━━━ Record set ━━━

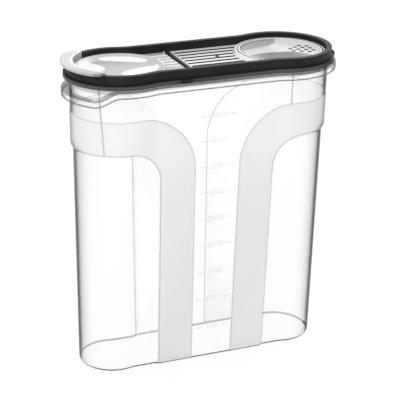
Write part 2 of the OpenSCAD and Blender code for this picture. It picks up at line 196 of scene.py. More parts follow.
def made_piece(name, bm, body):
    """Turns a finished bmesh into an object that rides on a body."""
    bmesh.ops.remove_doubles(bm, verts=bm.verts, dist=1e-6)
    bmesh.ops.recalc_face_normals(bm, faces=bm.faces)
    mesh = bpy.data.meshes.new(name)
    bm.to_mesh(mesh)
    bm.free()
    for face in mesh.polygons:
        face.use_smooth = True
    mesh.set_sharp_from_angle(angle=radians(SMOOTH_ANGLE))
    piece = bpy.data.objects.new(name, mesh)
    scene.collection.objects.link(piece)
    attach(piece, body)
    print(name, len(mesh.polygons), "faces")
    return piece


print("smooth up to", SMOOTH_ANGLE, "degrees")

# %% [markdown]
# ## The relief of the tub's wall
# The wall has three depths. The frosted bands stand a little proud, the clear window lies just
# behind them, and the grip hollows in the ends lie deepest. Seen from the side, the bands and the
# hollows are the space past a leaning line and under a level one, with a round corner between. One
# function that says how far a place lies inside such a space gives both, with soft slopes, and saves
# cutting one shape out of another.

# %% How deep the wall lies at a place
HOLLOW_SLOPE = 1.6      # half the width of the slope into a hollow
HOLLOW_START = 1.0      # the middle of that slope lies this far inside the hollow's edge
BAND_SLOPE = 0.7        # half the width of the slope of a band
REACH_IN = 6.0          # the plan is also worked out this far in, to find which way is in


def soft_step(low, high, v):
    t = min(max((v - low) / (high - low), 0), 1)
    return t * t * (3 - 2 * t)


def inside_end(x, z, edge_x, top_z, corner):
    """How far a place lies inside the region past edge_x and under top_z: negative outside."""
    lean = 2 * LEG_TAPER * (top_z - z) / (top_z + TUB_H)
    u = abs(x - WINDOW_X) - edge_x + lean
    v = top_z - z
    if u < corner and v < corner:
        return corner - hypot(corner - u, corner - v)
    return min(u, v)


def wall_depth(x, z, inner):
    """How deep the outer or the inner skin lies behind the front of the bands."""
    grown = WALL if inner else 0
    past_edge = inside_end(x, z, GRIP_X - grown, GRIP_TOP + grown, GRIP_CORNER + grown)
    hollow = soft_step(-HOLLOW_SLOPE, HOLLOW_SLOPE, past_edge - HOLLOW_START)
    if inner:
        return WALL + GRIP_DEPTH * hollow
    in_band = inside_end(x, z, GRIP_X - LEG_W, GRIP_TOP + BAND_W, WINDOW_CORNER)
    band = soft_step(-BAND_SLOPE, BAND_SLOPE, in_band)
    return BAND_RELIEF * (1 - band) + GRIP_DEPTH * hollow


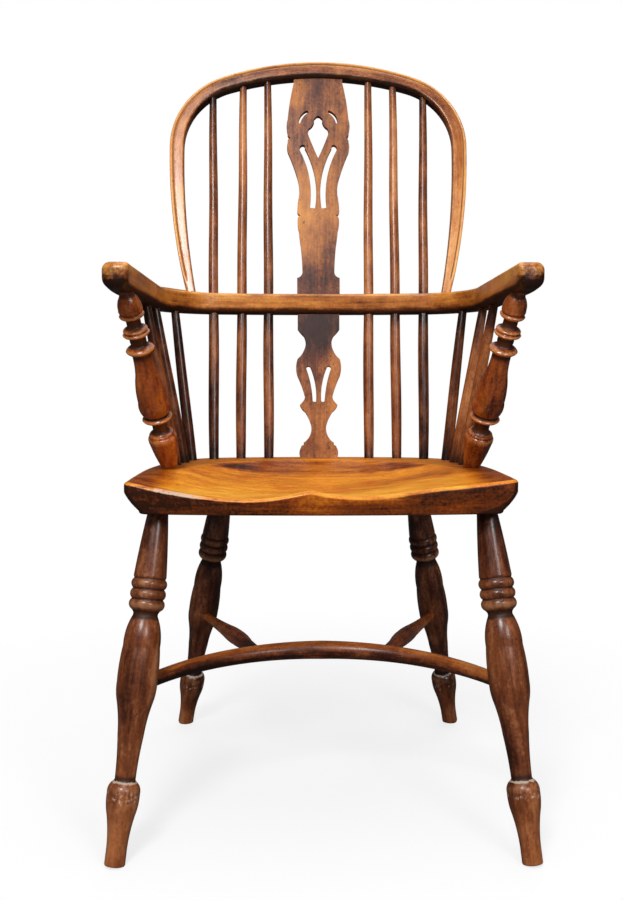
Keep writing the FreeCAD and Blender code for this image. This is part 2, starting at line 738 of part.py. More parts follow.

━━━

→ **What needs to be done**: Your task is to quote exactly the lines beginning with the one that contains "attach(piece, body)" and ending with the one that contains "return min(u, v)", with nothing left out or added.

→ **Exercise output**:
    attach(piece, body)
    print(name, len(mesh.polygons), "faces")
    return piece


print("smooth up to", SMOOTH_ANGLE, "degrees")

# %% [markdown]
# ## The relief of the tub's wall
# The wall has three depths. The frosted bands stand a little proud, the clear window lies just
# behind them, and the grip hollows in the ends lie deepest. Seen from the side, the bands and the
# hollows are the space past a leaning line and under a level one, with a round corner between. One
# function that says how far a place lies inside such a space gives both, with soft slopes, and saves
# cutting one shape out of another.

# %% How deep the wall lies at a place
HOLLOW_SLOPE = 1.6      # half the width of the slope into a hollow
HOLLOW_START = 1.0      # the middle of that slope lies this far inside the hollow's edge
BAND_SLOPE = 0.7        # half the width of the slope of a band
REACH_IN = 6.0          # the plan is also worked out this far in, to find which way is in


def soft_step(low, high, v):
    t = min(max((v - low) / (high - low), 0), 1)
    return t * t * (3 - 2 * t)


def inside_end(x, z, edge_x, top_z, corner):
    """How far a place lies inside the region past edge_x and under top_z: negative outside."""
    lean = 2 * LEG_TAPER * (top_z - z) / (top_z + TUB_H)
    u = abs(x - WINDOW_X) - edge_x + lean
    v = top_z - z
    if u < corner and v < corner:
        return corner - hypot(corner - u, corner - v)
    return min(u, v)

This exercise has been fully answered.